A Christianity Today editorial | posted 9/05/2007 08:38AM
At the end of July, 34 evangelical leaders published a letter to President Bush, commending his attempts to "reinvigorate
Israeli-Palestinian negotiations" and affirming his "clear call for a two-state solution." These leaders represented a wide swath of American evangelicalism, hailing from such institutions as the Christian & Missionary Alliance, World Relief, World Vision, the Vineyard USA, the Evangelical Covenant Church, Fuller Theological Seminary, Bethel University, and this magazine. They also told the Administration that it is "a serious misperception" that American evangelicals are uniformly opposed to a two-state solution and the creation of a new Palestinian state out of the vast majority of the West Bank.
Just as significant, though, was the leaders' affirmation of love for Israel. "As evangelical Christians," they wrote, "we embrace the biblical promise to Abraham: 'I will bless those who bless you.'" American and British Christians have long hoped and worked for the restoration of the Jewish people to their historic homeland. From Puritan confidence in the latter-day conversion of the Jews as a people emerged a belief in the Jews' return to their homeland. Puritans plowed the soil in which Christian Zionism grew.
At its root, the term Zionism simply means support for a Jewish return to sovereignty in their ancient homeland, with a majority Jewish culture. At the beginning of the 19th century, two streams of Christian Zionism emerged. One, associated with politicians William Wilberforce and Lord Shaftesbury and high-profile preachers Charles Simeon and Charles Spurgeon, was Reformed and covenantal in its theology. It strongly influenced British policy. The other was developed by Edward Irving and J. N. Darby and would later bear the label "dispensationalist." It shaped American support for the restoration of the Jews.

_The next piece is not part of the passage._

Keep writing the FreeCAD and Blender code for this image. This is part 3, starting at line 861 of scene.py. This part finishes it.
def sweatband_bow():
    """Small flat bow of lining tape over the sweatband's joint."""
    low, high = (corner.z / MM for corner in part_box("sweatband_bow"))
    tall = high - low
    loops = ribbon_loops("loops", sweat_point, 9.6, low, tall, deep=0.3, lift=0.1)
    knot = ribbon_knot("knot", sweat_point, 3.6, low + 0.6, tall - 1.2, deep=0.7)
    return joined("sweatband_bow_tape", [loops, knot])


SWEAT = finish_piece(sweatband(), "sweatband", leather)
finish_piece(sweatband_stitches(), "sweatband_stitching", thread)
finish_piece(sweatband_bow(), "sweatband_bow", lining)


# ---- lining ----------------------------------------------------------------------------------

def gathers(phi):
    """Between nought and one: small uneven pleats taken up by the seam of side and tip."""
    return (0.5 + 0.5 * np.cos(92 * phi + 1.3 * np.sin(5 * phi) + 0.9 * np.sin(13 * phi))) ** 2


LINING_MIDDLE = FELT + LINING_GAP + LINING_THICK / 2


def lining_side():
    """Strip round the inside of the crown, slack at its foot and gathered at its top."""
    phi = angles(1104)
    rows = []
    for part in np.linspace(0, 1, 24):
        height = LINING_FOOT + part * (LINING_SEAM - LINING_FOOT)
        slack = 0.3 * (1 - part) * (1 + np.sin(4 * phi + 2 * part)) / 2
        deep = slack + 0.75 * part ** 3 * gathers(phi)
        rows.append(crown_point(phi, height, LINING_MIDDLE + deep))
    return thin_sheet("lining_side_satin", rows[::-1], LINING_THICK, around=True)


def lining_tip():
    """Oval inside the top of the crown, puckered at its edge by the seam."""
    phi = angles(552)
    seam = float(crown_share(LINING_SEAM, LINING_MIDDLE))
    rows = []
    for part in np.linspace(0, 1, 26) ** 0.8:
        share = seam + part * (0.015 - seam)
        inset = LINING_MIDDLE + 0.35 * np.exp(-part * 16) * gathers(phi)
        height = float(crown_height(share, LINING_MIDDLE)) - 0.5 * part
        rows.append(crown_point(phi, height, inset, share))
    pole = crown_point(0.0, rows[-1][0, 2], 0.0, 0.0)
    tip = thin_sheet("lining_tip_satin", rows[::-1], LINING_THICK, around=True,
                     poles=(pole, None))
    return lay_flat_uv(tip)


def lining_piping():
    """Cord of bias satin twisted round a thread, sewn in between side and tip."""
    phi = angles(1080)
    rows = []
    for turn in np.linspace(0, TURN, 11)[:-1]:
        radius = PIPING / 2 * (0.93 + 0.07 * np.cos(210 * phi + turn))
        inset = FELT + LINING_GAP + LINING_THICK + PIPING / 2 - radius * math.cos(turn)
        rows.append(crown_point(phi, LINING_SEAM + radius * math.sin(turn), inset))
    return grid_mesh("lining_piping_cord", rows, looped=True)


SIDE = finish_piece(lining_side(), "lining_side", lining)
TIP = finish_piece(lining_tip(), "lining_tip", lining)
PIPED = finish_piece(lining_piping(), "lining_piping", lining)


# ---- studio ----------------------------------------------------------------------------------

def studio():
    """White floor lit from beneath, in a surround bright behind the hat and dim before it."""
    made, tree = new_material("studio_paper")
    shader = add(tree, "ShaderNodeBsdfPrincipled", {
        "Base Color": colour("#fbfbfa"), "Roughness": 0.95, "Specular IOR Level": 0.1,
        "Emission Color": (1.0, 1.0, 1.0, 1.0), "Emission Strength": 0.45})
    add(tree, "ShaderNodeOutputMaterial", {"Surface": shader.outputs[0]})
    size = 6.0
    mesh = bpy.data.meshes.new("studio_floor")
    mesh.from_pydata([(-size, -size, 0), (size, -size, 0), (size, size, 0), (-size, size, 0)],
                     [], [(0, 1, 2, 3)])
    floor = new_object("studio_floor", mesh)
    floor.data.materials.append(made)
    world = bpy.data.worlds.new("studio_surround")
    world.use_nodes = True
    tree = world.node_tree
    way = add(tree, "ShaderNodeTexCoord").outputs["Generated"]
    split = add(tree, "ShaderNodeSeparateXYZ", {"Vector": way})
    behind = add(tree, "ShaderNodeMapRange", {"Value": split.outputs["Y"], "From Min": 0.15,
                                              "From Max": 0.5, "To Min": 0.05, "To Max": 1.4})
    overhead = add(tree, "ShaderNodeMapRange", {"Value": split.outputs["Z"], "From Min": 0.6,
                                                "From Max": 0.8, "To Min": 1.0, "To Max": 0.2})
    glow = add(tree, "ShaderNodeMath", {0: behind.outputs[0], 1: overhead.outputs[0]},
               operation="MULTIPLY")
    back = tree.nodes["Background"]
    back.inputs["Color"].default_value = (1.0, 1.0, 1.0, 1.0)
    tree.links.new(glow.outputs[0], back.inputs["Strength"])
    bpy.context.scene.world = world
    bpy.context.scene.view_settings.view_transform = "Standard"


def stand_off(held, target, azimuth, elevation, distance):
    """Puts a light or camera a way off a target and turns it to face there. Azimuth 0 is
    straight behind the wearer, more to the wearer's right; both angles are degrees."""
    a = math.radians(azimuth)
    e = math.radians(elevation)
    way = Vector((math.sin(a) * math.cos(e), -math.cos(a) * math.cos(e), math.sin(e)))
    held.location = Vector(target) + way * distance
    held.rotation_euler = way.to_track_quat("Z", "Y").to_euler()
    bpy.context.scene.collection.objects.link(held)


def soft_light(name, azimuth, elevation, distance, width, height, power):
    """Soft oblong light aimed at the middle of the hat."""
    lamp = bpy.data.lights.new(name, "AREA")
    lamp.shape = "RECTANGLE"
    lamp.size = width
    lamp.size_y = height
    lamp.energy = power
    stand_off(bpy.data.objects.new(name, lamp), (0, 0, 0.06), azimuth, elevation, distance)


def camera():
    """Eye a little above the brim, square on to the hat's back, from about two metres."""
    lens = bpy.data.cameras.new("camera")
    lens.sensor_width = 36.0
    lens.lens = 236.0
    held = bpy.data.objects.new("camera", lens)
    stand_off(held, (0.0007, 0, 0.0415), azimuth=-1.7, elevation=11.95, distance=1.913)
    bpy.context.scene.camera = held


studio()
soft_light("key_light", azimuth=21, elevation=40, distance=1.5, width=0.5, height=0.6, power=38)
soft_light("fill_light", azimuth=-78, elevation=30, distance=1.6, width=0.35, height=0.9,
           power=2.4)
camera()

It is important to remember both groups. Mainline Protestant partisans of Palestinian "liberation" frequently dismiss Christian support for Israel because of its association with dispensationalism. Yet dispensationalists make up only 10 percent of America's 52 million white adult evangelicals, and there is now and long has been broader evangelical support for a secure homeland for the Jewish people in the Middle East.
The key complaint offered against dispensationalists is that they talk as though God had separate plans for saving Israel and the church. And contemporary Reformed Christians are accused of having a "replacement theology" in which the church takes the place of Israel, inheriting all of God's promises with no remainder for the Jewish people. The one view tends to find no fault with Israeli government decisions as long as they do not compromise dispensational theology. The other view tends to consider the continued existence of the Jewish people a historical anomaly with little theological significance.

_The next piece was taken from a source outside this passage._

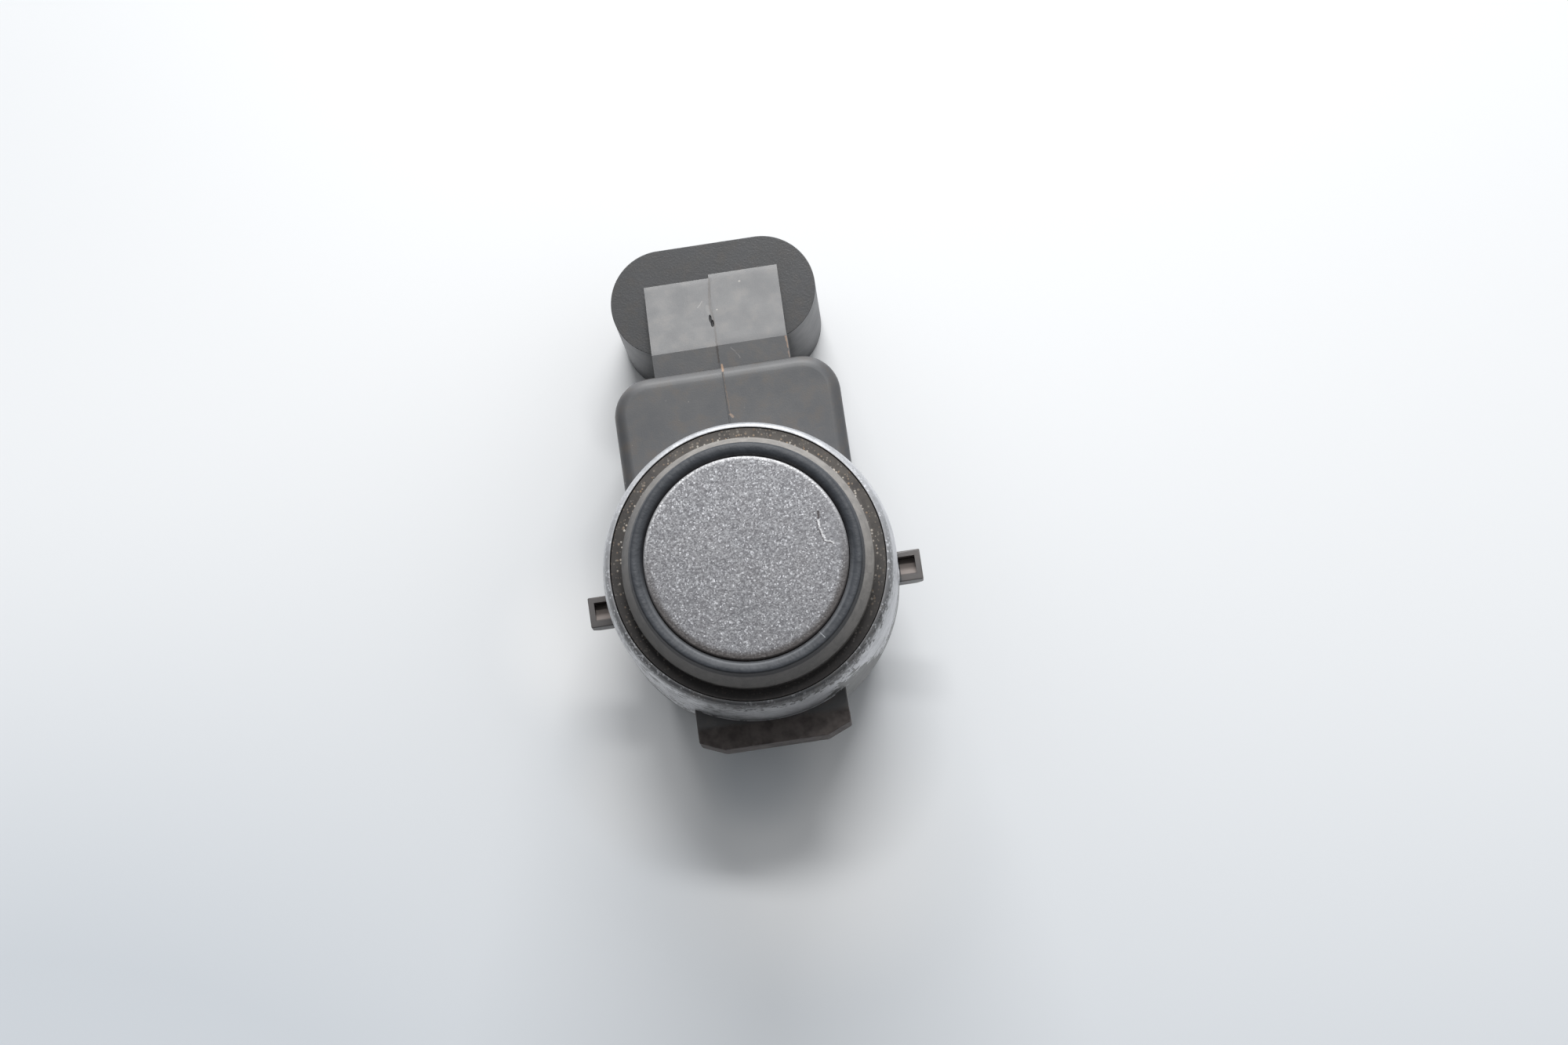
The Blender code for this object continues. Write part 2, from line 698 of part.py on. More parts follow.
def chip_part_outline(length, height):
    """A surface-mounted part from its side: a ceramic body between two slightly thicker end caps."""
    half = length / 2
    waist = half - CHIP_PART_CAP
    top = parts_z + height
    return (
        (-half, parts_z),
        (-half, top),
        (-waist, top),
        (-waist, top - CHIP_PART_STEP),
        (waist, top - CHIP_PART_STEP),
        (waist, top),
        (half, top),
        (half, parts_z),
    )


def make_capacitors(material):
    """A column of capacitors on one side of the board, end to end."""
    low_x = capacitor_x - CAPACITOR_WIDTH / 2
    for i in range(CAPACITOR_COUNT):
        middle_y = capacitor_y + i * (CAPACITOR_LENGTH + PART_SPACING)
        outline = [(middle_y + y, z) for y, z in chip_part_outline(CAPACITOR_LENGTH, CAPACITOR_HEIGHT)]
        solid(f"capacitor_{i + 1}", crosswise(outline, low_x, low_x + CAPACITOR_WIDTH), material)


def make_resistors(material):
    """A column of resistors on the other side of the board, side by side."""
    for i in range(RESISTOR_COUNT):
        low_y = resistor_y - RESISTOR_WIDTH / 2 + i * (RESISTOR_WIDTH + PART_SPACING)
        outline = chip_part_outline(RESISTOR_LENGTH, RESISTOR_HEIGHT)
        corners = [(resistor_x + x, low_y, z) for x, z in outline]
        solid(f"resistor_{i + 1}", extruded(corners, (0, RESISTOR_WIDTH, 0)), material)


def main():
    clear_scene()
    black_plastic = finish_material("black_plastic", (0.035, 0.035, 0.037), 0.5)
    silver_paint = finish_material("silver_paint", (0.30, 0.30, 0.31), 0.45, 0.6)
    silicone = finish_material("silicone", (0.035, 0.037, 0.04), 0.45)
    ceramic = finish_material("ceramic", (0.55, 0.5, 0.38), 0.5)
    foam = finish_material("foam", (0.5, 0.5, 0.48), 0.9)
    copper = finish_material("copper", (0.7, 0.35, 0.2), 0.35, 1.0)
    tin = finish_material("tinned_brass", (0.65, 0.63, 0.6), 0.3, 1.0)
    laminate = finish_material("laminate", (0.03, 0.18, 0.08), 0.5)
    ferrite = finish_material("ferrite", (0.06, 0.06, 0.065), 0.6)
    capacitor = finish_material("capacitor_ceramic", (0.45, 0.32, 0.2), 0.5)
    resistor = finish_material("resistor_ceramic", (0.05, 0.05, 0.05), 0.5)
    potting = finish_material("potting", (0.02, 0.02, 0.021), 0.35)

    make_housing(black_plastic)
    make_membrane_cup(silver_paint)
    make_decoupling_ring(silicone)
    lead_top_z = make_transducer_parts(ceramic, foam, silicone)
    make_lead_wire("lead_wire_signal", -1, lead_top_z, copper)
    make_lead_wire("lead_wire_ground", 1, lead_top_z, copper)
    make_board(laminate)
    make_control_chip(black_plastic)
    make_transformer(black_plastic, ferrite)
    make_capacitors(capacitor)
    make_resistors(resistor)
    make_terminals(tin)
    make_potting(potting)


main()
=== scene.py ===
"""Looks of an ultrasonic parking sensor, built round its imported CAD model: a painted membrane cup
in a soft ring, in a one-piece black housing whose barrel has silver overspray.

Sizes are in metres, apart from the patterns of the materials, whose sizes are in millimetres.
"""

import math

import bmesh
import bpy
from mathutils import Matrix, Vector


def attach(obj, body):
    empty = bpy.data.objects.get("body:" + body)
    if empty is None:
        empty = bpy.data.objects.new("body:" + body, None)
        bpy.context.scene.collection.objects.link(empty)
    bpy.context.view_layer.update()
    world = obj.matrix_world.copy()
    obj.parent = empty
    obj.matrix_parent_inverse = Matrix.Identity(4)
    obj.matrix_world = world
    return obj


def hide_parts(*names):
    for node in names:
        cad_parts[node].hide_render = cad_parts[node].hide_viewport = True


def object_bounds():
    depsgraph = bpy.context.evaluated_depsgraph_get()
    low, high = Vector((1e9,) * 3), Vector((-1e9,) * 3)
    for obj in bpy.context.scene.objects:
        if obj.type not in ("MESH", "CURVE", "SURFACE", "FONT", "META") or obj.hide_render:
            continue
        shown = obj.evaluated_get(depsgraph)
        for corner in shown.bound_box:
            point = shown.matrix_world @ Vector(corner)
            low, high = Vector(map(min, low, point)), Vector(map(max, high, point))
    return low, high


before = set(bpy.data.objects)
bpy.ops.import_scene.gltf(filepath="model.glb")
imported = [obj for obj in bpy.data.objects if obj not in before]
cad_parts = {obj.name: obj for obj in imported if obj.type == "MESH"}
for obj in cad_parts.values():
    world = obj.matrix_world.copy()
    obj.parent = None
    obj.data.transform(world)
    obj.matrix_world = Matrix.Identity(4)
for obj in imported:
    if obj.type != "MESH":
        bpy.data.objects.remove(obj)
cad_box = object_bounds()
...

A place in God's economyBut we cannot read the New Testament without seeing that the Jews continue to have a place in God's economy. Gentile Christians do not replace the Jews, but are joint heirs and wild branches grafted onto the Jewish olive tree. God's ultimate purpose in saving Gentile Christians is to save the Jews (Rom. 11).

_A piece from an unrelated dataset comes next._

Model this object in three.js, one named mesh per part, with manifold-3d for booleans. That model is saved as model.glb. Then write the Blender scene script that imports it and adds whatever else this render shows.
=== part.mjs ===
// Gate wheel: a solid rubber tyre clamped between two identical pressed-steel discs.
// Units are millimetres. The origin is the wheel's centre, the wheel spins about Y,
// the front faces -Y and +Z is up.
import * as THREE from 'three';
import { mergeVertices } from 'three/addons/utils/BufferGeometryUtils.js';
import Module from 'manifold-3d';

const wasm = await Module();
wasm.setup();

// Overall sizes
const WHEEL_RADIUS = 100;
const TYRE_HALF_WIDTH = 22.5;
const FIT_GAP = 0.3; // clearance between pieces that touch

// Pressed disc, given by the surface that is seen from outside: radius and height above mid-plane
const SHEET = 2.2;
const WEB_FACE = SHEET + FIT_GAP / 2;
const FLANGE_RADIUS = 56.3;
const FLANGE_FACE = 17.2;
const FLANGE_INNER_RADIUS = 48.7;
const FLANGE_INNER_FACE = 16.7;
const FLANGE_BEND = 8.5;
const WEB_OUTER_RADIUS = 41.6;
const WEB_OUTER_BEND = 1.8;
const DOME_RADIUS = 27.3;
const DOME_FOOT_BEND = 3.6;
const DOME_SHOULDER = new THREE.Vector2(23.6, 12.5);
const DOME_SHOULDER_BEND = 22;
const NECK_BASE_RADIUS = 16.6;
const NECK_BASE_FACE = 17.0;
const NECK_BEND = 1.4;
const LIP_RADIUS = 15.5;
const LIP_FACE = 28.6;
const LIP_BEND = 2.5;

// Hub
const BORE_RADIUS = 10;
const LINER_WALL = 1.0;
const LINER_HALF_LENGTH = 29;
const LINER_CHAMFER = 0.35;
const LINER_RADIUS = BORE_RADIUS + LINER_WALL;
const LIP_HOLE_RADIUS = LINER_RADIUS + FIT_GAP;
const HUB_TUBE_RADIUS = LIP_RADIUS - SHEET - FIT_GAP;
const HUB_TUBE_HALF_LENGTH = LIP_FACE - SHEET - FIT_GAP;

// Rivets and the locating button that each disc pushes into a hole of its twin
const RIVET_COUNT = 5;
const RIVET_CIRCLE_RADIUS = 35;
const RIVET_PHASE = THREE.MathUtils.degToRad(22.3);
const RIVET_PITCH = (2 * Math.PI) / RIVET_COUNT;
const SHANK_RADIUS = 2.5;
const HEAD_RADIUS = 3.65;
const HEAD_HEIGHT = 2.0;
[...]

The evangelical mainstream needs to do some rigorous theological work on its relationship to Judaism, to the Jewish people, and to the state of Israel. The concerns we must address include:
The need to learn how Judaism and the Jewish people understand themselves.
What it means to bless Israel and to love it. True love is sometimes tough love that builds on God's unconditional love. Genesis 12:3 is often misused as a warm affirmation of anything done for the expansion of Israel's influence or borders. But genuine love asks not only about the extent of Israel's land, but also about its national character.